→ **What you will do**
Locate the word "joints" in the material, then show every line that holds it.

********************

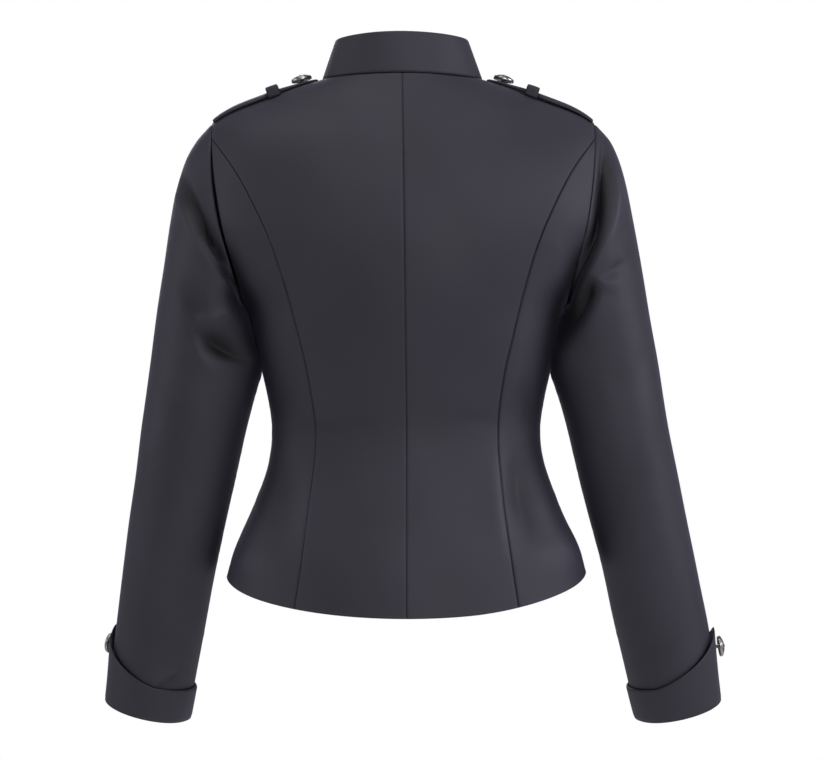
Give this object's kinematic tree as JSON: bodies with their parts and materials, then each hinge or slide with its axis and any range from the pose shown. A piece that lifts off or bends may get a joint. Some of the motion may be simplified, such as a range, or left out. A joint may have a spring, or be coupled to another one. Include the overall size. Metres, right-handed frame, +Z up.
{
  "type": "fitted gothic jacket",
  "caption": "Short fitted jacket with stand collar, princess seams, shoulder straps and pointed turned-back cuffs, hollow and filled out as when worn.",
  "frame": {"origin": "midpoint between the two points where the shoulder seams meet the collar, at the height at which the jacket rests on its wearer's shoulders", "axes": "+X to the wearer's left, +Y to the wearer's back, +Z up"},
  "size_m": [0.6238, 0.2351, 0.6859],
  "materials": {
    "cloth": "charcoal satin twill",
    "button": "antique silver"
  },
  "bodies": {
    "root": {"back_left": "cloth", "back_right": "cloth", "side_back_left": "cloth", "side_back_right": "cloth", "side_front_left": "cloth", "side_front_right": "cloth", "front_left": "cloth", "front_right": "cloth", "collar": "cloth", "sleeve_left": "cloth", "sleeve_right": "cloth", "cuff_left": "cloth", "cuff_right": "cloth", "strap_left": "cloth", "strap_right": "cloth", "keeper_left": "cloth", "keeper_right": "cloth", "button_strap_left": "button", "button_strap_right": "button", "button_cuff_left": "button", "button_cuff_right": "button", "button_front_1": "button", "button_front_2": "button", "button_front_3": "button", "button_front_4": "button", "button_front_5": "button", "button_front_6": "button", "button_front_7": "button"}
  },
  "joints": []
}
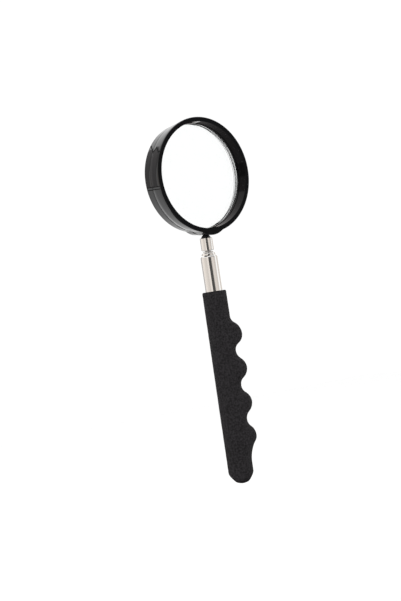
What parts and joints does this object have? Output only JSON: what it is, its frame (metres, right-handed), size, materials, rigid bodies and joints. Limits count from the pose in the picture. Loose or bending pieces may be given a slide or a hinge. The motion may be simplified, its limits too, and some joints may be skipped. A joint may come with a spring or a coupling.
{
  "type": "telescoping inspection mirror",
  "caption": "Round mirror in a lobed hoop on a tilting ball joint and swivel, with a telescoping chrome stem and a foam finger grip.",
  "frame": {"origin": "on the handle's axis, in the middle of the straight round tail of the grip", "axes": "+Z along the handle towards the mirror, -Y out of the mirror's face, +X across the hoop; the finger bumps of the grip point 39.1 degrees from +X towards -Y"},
  "size_m": [0.0576, 0.0161, 0.1825],
  "materials": {
    "hoop_plastic": "gloss",
    "shell_plastic": "gloss",
    "clear_glass": "polished",
    "silver": "mirror",
    "pad_foam": "matte",
    "grip_foam": "matte",
    "chromed_brass": "polished",
    "ferrule_chrome": "polished",
    "spring_bronze": "satin",
    "bright_steel": "satin",
    "black_steel": "satin",
    "seat_plastic": "matte",
    "plug_plastic": "gloss"
  },
  "bodies": {
    "handle": {"foam_grip": "grip_foam", "base_plug": "plug_plastic", "outer_tube": "chromed_brass"},
    "section_2": {"tube_section_2": "chromed_brass", "friction_sleeve_2": "spring_bronze"},
    "section_3": {"tube_section_3": "chromed_brass", "friction_sleeve_3": "spring_bronze"},
    "section_4": {"tube_section_4": "chromed_brass", "friction_sleeve_4": "spring_bronze"},
    "rod": {"inner_rod": "chromed_brass", "friction_sleeve_rod": "spring_bronze", "swivel_stem": "bright_steel"},
    "ferrule": {"swivel_ferrule": "ferrule_chrome", "ball_seat": "seat_plastic", "spring_washer": "bright_steel"},
    "head": {"ball_stud": "black_steel", "stud_bracket": "black_steel", "bracket_screws": "bright_steel", "bezel_ring": "hoop_plastic", "back_shell": "shell_plastic", "mirror_glass": "clear_glass", "silver_backing": "silver", "mirror_pad": "pad_foam"}
  },
  "joints": [
    {"name": "section_2_slide", "type": "slide", "parent": "handle", "child": "section_2", "axis": [0, 0, 1], "range_m": [0, 0.092]},
    {"name": "section_3_slide", "type": "slide", "parent": "section_2", "child": "section_3", "axis": [0, 0, 1], "range_m": [0, 0.092]},
    {"name": "section_4_slide", "type": "slide", "parent": "section_3", "child": "section_4", "axis": [0, 0, 1], "range_m": [0, 0.092]},
    {"name": "rod_slide", "type": "slide", "parent": "section_4", "child": "rod", "axis": [0, 0, 1], "range_m": [0, 0.092]},
    {"name": "head_swivel", "type": "hinge", "parent": "rod", "child": "ferrule", "pos_m": [0, 0, 0.1118], "axis": [0, 0, 1], "continuous": true},
    {"name": "head_tilt", "type": "hinge", "parent": "ferrule", "child": "head", "pos_m": [0, 0, 0.1118], "axis": [1, 0, 0], "range_deg": [-45, 45]}
  ]
}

********************

→ **The reply**
  "joints": []
What parts and joints does this object have? Output only JSON: what it is, its frame (metres, right-handed), size, materials, rigid bodies and joints. Limits count from the pose in the picture. Loose or bending pieces may be given a slide or a hinge. The motion may be simplified, its limits too, and some joints may be skipped. A joint may come with a spring or a coupling.
  "joints": [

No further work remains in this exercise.